Task goal -
Quote every line of the material beneath this one.
═══
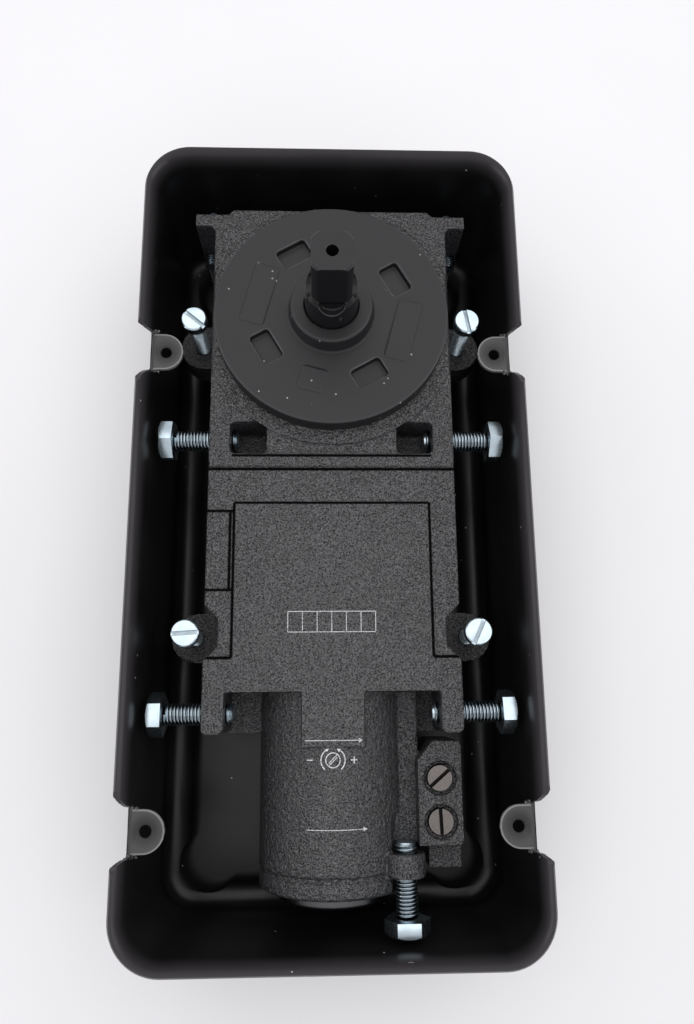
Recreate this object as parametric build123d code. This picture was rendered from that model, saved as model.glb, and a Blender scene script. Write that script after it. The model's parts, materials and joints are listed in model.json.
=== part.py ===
from build123d import *
import math
import os

# Floor spring door closer in its cement box. Millimetres, +Z up, +Y towards the spindle end,
# origin at the bottom centre of the box.

# Clearances and eased edges
CLEAR = 1.0
THREAD_FIT, BEAR_FIT, SEAL_FIT, PISTON_FIT, CAM_GAP, END_FIT = 0.05, 0.03, 0.03, 0.04, 0.03, 0.05
RING_FIT, CLIP_FIT, BALL_FIT = 0.01, 0.2, 0.2
SMALL_EDGE, SCREW_EDGE, PLUG_EDGE = 0.5, 0.7, 1.0

# Cement box
SHEET = 1.5
LIP_OUT, LIP_H = 2.8, 3.2
CORNER_R, FOOT_R = 15.0, 7.0
SIDE_GAP, FAR_GAP, NEAR_GAP = 22.4, 17.6, 15.1
PLAT_H = 2.5
PLAT_SIDE, PLAT_NEAR, PLAT_FAR = 9.7, 8.4, 12.9
PLAT_R, LOBE_OUT = 12.0, 3.0
TOP_DROP, TAB_DROP = 9.0, 10.0
TAB_FAR_IN, TAB_NEAR_IN = 79.2, 38.6
TAB_W, TAB_REACH, TAB_HOLE_IN, TAB_HOLE_R = 14.6, 12.8, 6.2, 2.1
TAB_COLLAR_T, TAB_COLLAR_H = 1.1, 1.6
NOTCH_FIT, NOTCH_OPEN, NOTCH_SLOPE = 0.2, 4.4, 6.0

# Casting: its overall sizes
BORE_R, CASE_T, CASE_L, CASE_FLAT, CREST_DROP = 20.5, 7.0, 69.8, 2.0, 0.5
BODY_GAP, NEAR_REACH = 1.5, 211.3
LID_R, BLOCK_OVER, FAR_OVER, NEAR_OVER = 44.6, 1.7, 5.2, 14.5
PRONG_L, TONGUE_L = 14.6, 19.0
PLATE_T, PRONG_T, PRONG_H, PRONG_R, TONGUE_W = 14.0, 7.9, 25.0, 2.2, 22.0
BAND_H, PANEL_IN, PANEL_FAR, PANEL_NEAR = 0.5, 10.5, 13.3, 11.5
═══
Reply to the task -
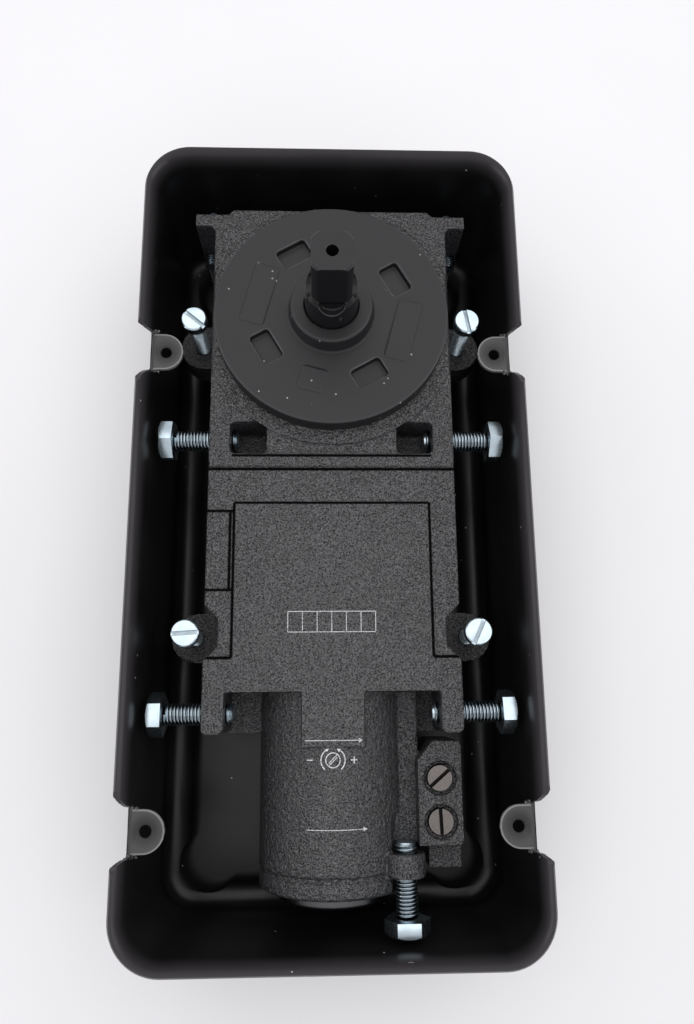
Recreate this object as parametric build123d code. This picture was rendered from that model, saved as model.glb, and a Blender scene script. Write that script after it. The model's parts, materials and joints are listed in model.json.
=== part.py ===
from build123d import *
import math
import os

# Floor spring door closer in its cement box. Millimetres, +Z up, +Y towards the spindle end,
# origin at the bottom centre of the box.

# Clearances and eased edges
CLEAR = 1.0
THREAD_FIT, BEAR_FIT, SEAL_FIT, PISTON_FIT, CAM_GAP, END_FIT = 0.05, 0.03, 0.03, 0.04, 0.03, 0.05
RING_FIT, CLIP_FIT, BALL_FIT = 0.01, 0.2, 0.2
SMALL_EDGE, SCREW_EDGE, PLUG_EDGE = 0.5, 0.7, 1.0

# Cement box
SHEET = 1.5
LIP_OUT, LIP_H = 2.8, 3.2
CORNER_R, FOOT_R = 15.0, 7.0
SIDE_GAP, FAR_GAP, NEAR_GAP = 22.4, 17.6, 15.1
PLAT_H = 2.5
PLAT_SIDE, PLAT_NEAR, PLAT_FAR = 9.7, 8.4, 12.9
PLAT_R, LOBE_OUT = 12.0, 3.0
TOP_DROP, TAB_DROP = 9.0, 10.0
TAB_FAR_IN, TAB_NEAR_IN = 79.2, 38.6
TAB_W, TAB_REACH, TAB_HOLE_IN, TAB_HOLE_R = 14.6, 12.8, 6.2, 2.1
TAB_COLLAR_T, TAB_COLLAR_H = 1.1, 1.6
NOTCH_FIT, NOTCH_OPEN, NOTCH_SLOPE = 0.2, 4.4, 6.0

# Casting: its overall sizes
BORE_R, CASE_T, CASE_L, CASE_FLAT, CREST_DROP = 20.5, 7.0, 69.8, 2.0, 0.5
BODY_GAP, NEAR_REACH = 1.5, 211.3
LID_R, BLOCK_OVER, FAR_OVER, NEAR_OVER = 44.6, 1.7, 5.2, 14.5
PRONG_L, TONGUE_L = 14.6, 19.0
PLATE_T, PRONG_T, PRONG_H, PRONG_R, TONGUE_W = 14.0, 7.9, 25.0, 2.2, 22.0
BAND_H, PANEL_IN, PANEL_FAR, PANEL_NEAR = 0.5, 10.5, 13.3, 11.5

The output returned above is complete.